┌─ DATA EXCERPT

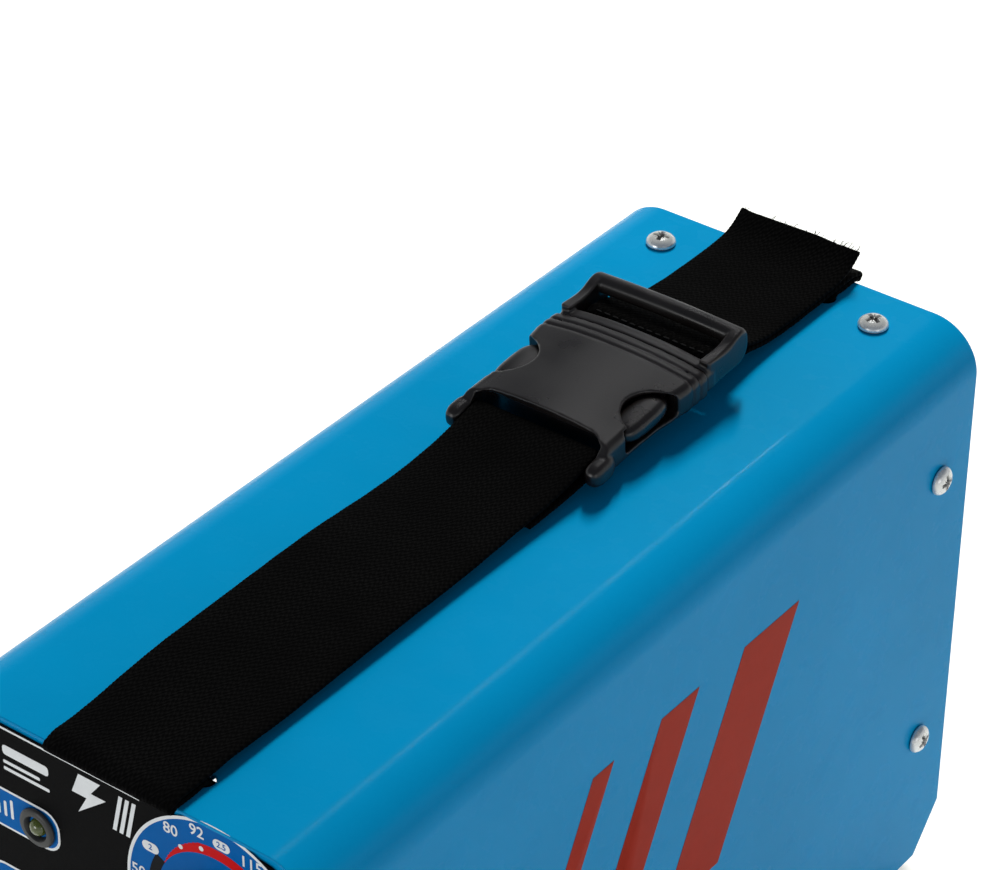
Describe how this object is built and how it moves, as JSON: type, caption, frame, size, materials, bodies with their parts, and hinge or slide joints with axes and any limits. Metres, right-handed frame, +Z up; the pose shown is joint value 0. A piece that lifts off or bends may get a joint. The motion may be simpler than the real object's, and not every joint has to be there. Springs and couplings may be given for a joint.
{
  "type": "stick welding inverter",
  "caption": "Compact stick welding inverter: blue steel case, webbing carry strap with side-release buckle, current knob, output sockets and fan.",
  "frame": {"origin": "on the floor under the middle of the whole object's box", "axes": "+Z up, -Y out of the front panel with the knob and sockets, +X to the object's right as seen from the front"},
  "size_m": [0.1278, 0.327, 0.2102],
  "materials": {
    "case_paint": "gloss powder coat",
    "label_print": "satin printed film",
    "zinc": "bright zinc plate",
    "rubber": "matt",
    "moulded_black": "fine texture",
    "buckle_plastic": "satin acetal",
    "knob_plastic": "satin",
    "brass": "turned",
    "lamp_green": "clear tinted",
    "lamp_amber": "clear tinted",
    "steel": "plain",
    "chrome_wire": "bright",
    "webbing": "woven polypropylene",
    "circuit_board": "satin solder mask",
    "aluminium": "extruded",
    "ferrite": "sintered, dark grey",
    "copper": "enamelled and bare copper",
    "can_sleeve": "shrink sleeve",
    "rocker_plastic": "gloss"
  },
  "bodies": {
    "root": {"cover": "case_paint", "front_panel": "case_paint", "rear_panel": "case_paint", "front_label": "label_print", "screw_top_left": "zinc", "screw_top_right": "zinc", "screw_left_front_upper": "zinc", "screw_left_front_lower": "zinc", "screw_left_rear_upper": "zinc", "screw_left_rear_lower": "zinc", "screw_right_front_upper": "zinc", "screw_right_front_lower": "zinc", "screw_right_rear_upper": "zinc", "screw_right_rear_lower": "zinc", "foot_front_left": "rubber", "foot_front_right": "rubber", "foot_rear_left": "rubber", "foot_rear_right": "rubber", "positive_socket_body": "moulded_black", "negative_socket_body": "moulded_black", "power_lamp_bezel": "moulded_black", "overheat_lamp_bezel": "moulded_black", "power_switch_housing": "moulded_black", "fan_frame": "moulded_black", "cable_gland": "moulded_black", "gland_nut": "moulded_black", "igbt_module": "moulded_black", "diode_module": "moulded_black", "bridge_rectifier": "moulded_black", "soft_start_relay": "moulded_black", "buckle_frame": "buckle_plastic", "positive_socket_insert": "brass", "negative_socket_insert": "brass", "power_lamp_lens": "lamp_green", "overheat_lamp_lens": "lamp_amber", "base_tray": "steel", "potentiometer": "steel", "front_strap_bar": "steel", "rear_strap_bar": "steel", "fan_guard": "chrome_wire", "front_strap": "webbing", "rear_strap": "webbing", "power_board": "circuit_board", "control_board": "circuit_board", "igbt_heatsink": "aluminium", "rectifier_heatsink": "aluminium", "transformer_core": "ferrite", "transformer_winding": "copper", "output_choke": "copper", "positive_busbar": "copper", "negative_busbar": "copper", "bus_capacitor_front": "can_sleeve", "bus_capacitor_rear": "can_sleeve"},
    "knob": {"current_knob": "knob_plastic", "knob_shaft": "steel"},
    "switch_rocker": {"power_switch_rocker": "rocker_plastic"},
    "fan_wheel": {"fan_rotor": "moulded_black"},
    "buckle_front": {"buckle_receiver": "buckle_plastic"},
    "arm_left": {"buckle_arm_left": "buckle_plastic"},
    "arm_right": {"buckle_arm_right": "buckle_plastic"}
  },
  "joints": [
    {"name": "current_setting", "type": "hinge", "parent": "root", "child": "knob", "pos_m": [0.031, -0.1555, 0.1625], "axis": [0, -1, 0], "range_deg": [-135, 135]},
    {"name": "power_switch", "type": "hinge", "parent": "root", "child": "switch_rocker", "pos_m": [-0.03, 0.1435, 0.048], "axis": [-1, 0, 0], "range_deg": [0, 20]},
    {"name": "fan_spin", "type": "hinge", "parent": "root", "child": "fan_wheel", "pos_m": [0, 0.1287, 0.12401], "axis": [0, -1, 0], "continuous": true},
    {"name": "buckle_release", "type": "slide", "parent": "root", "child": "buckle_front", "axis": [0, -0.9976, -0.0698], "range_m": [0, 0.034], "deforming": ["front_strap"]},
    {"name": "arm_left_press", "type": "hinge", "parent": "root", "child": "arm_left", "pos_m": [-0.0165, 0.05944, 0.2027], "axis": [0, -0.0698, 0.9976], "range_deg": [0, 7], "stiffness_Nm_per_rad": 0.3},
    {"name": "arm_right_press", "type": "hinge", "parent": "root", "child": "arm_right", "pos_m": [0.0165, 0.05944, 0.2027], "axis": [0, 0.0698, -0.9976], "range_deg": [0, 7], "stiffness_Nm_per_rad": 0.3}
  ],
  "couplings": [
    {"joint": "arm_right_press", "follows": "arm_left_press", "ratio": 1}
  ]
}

└─

• EXERCISE INSTRUCTIONS: Give back all the data exactly as written.

• COMPLETE ANSWER:
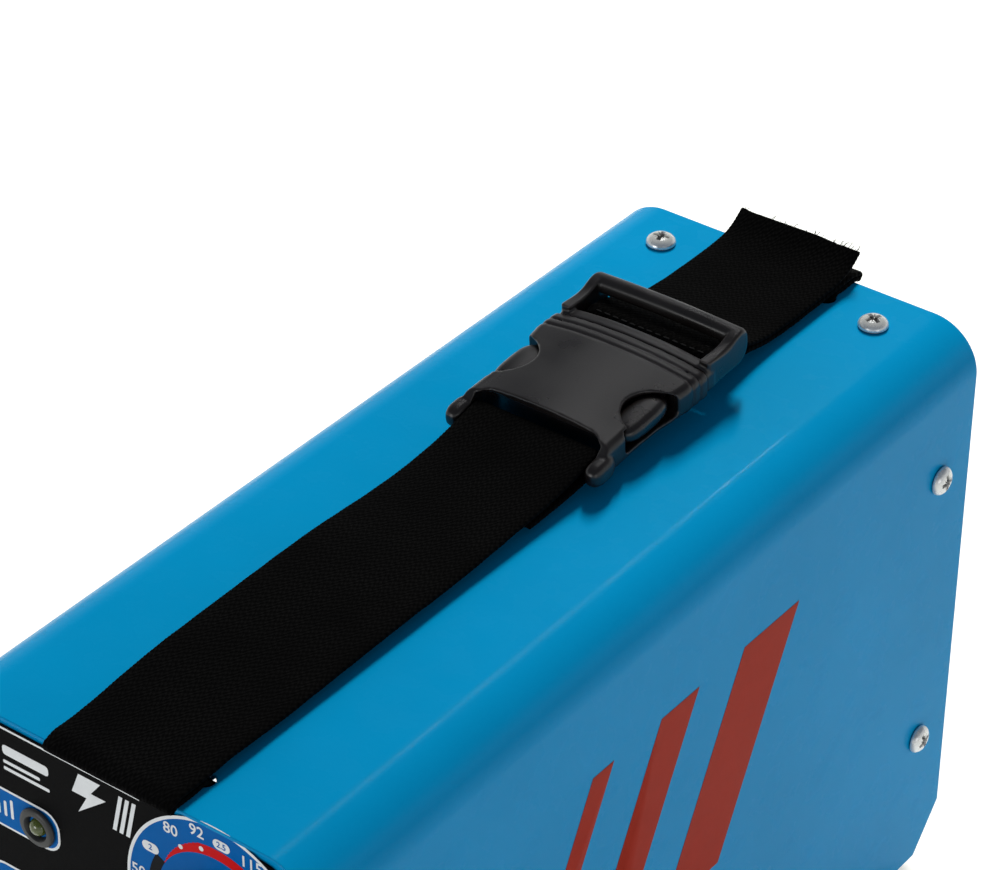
Describe how this object is built and how it moves, as JSON: type, caption, frame, size, materials, bodies with their parts, and hinge or slide joints with axes and any limits. Metres, right-handed frame, +Z up; the pose shown is joint value 0. A piece that lifts off or bends may get a joint. The motion may be simpler than the real object's, and not every joint has to be there. Springs and couplings may be given for a joint.
{
  "type": "stick welding inverter",
  "caption": "Compact stick welding inverter: blue steel case, webbing carry strap with side-release buckle, current knob, output sockets and fan.",
  "frame": {"origin": "on the floor under the middle of the whole object's box", "axes": "+Z up, -Y out of the front panel with the knob and sockets, +X to the object's right as seen from the front"},
  "size_m": [0.1278, 0.327, 0.2102],
  "materials": {
    "case_paint": "gloss powder coat",
    "label_print": "satin printed film",
    "zinc": "bright zinc plate",
    "rubber": "matt",
    "moulded_black": "fine texture",
    "buckle_plastic": "satin acetal",
    "knob_plastic": "satin",
    "brass": "turned",
    "lamp_green": "clear tinted",
    "lamp_amber": "clear tinted",
    "steel": "plain",
    "chrome_wire": "bright",
    "webbing": "woven polypropylene",
    "circuit_board": "satin solder mask",
    "aluminium": "extruded",
    "ferrite": "sintered, dark grey",
    "copper": "enamelled and bare copper",
    "can_sleeve": "shrink sleeve",
    "rocker_plastic": "gloss"
  },
  "bodies": {
    "root": {"cover": "case_paint", "front_panel": "case_paint", "rear_panel": "case_paint", "front_label": "label_print", "screw_top_left": "zinc", "screw_top_right": "zinc", "screw_left_front_upper": "zinc", "screw_left_front_lower": "zinc", "screw_left_rear_upper": "zinc", "screw_left_rear_lower": "zinc", "screw_right_front_upper": "zinc", "screw_right_front_lower": "zinc", "screw_right_rear_upper": "zinc", "screw_right_rear_lower": "zinc", "foot_front_left": "rubber", "foot_front_right": "rubber", "foot_rear_left": "rubber", "foot_rear_right": "rubber", "positive_socket_body": "moulded_black", "negative_socket_body": "moulded_black", "power_lamp_bezel": "moulded_black", "overheat_lamp_bezel": "moulded_black", "power_switch_housing": "moulded_black", "fan_frame": "moulded_black", "cable_gland": "moulded_black", "gland_nut": "moulded_black", "igbt_module": "moulded_black", "diode_module": "moulded_black", "bridge_rectifier": "moulded_black", "soft_start_relay": "moulded_black", "buckle_frame": "buckle_plastic", "positive_socket_insert": "brass", "negative_socket_insert": "brass", "power_lamp_lens": "lamp_green", "overheat_lamp_lens": "lamp_amber", "base_tray": "steel", "potentiometer": "steel", "front_strap_bar": "steel", "rear_strap_bar": "steel", "fan_guard": "chrome_wire", "front_strap": "webbing", "rear_strap": "webbing", "power_board": "circuit_board", "control_board": "circuit_board", "igbt_heatsink": "aluminium", "rectifier_heatsink": "aluminium", "transformer_core": "ferrite", "transformer_winding": "copper", "output_choke": "copper", "positive_busbar": "copper", "negative_busbar": "copper", "bus_capacitor_front": "can_sleeve", "bus_capacitor_rear": "can_sleeve"},
    "knob": {"current_knob": "knob_plastic", "knob_shaft": "steel"},
    "switch_rocker": {"power_switch_rocker": "rocker_plastic"},
    "fan_wheel": {"fan_rotor": "moulded_black"},
    "buckle_front": {"buckle_receiver": "buckle_plastic"},
    "arm_left": {"buckle_arm_left": "buckle_plastic"},
    "arm_right": {"buckle_arm_right": "buckle_plastic"}
  },
  "joints": [
    {"name": "current_setting", "type": "hinge", "parent": "root", "child": "knob", "pos_m": [0.031, -0.1555, 0.1625], "axis": [0, -1, 0], "range_deg": [-135, 135]},
    {"name": "power_switch", "type": "hinge", "parent": "root", "child": "switch_rocker", "pos_m": [-0.03, 0.1435, 0.048], "axis": [-1, 0, 0], "range_deg": [0, 20]},
    {"name": "fan_spin", "type": "hinge", "parent": "root", "child": "fan_wheel", "pos_m": [0, 0.1287, 0.12401], "axis": [0, -1, 0], "continuous": true},
    {"name": "buckle_release", "type": "slide", "parent": "root", "child": "buckle_front", "axis": [0, -0.9976, -0.0698], "range_m": [0, 0.034], "deforming": ["front_strap"]},
    {"name": "arm_left_press", "type": "hinge", "parent": "root", "child": "arm_left", "pos_m": [-0.0165, 0.05944, 0.2027], "axis": [0, -0.0698, 0.9976], "range_deg": [0, 7], "stiffness_Nm_per_rad": 0.3},
    {"name": "arm_right_press", "type": "hinge", "parent": "root", "child": "arm_right", "pos_m": [0.0165, 0.05944, 0.2027], "axis": [0, 0.0698, -0.9976], "range_deg": [0, 7], "stiffness_Nm_per_rad": 0.3}
  ],
  "couplings": [
    {"joint": "arm_right_press", "follows": "arm_left_press", "ratio": 1}
  ]
}